Kinryūzan Temple in Asakusa

by Utagawa Hiroshige

Date:
1856, 7th month
Medium:
Woodblock print (nishiki-e), ink and color on paper

Description

Kinryuzan Temple in Asakusa is a vertical Edo ukiyo-e landscape print by Utagawa Hiroshige, dated 1856 and belonging to his late masterwork series One Hundred Famous Views of Edo (Meisho Edo hyakkei). The composition is one of the most reproduced images of the city in any medium. Snow falls heavily over the Senso-ji precinct, blanketing the great gate and the lanterns of the entrance, and the famous red Kaminarimon paper lantern dominates the foreground in striking saturated vermilion. Beyond, the pagoda rises in muted greys, and a few figures cross the courtyard in the soft white light of winter. Hiroshige uses the compositional vocabulary refined throughout the One Hundred Famous Views: a single dramatic foreground object close to the viewer, a deep middle ground filled with the substance of the city, and a quieter distance. The colour relationship between the dominant red of the lantern and the blue-grey snowfall is among the most studied chromatic decisions in nineteenth-century Japanese printmaking.

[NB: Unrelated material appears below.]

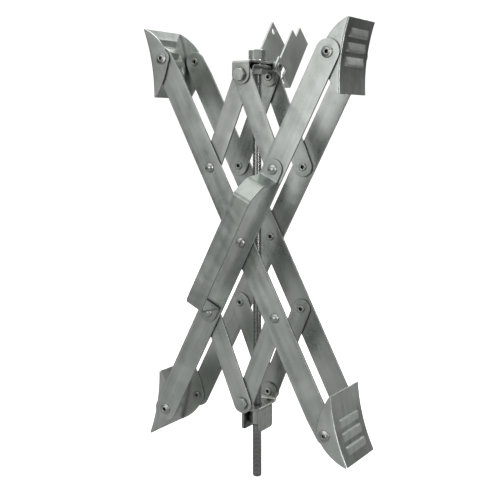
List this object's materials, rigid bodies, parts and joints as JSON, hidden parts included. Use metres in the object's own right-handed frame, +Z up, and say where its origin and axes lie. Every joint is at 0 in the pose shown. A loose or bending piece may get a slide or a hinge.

The sheet was issued by publisher Sakanaya Eikichi during the most productive late phase of Hiroshige's career. An impression of this celebrated landscape print is held by the Art Institute of Chicago, where it sits at the heart of the museum's nineteenth-century Japanese prints holdings, and where its condition allows the snow gradations and Kaminarimon vermilion to be assessed at the level of detail collectors expect.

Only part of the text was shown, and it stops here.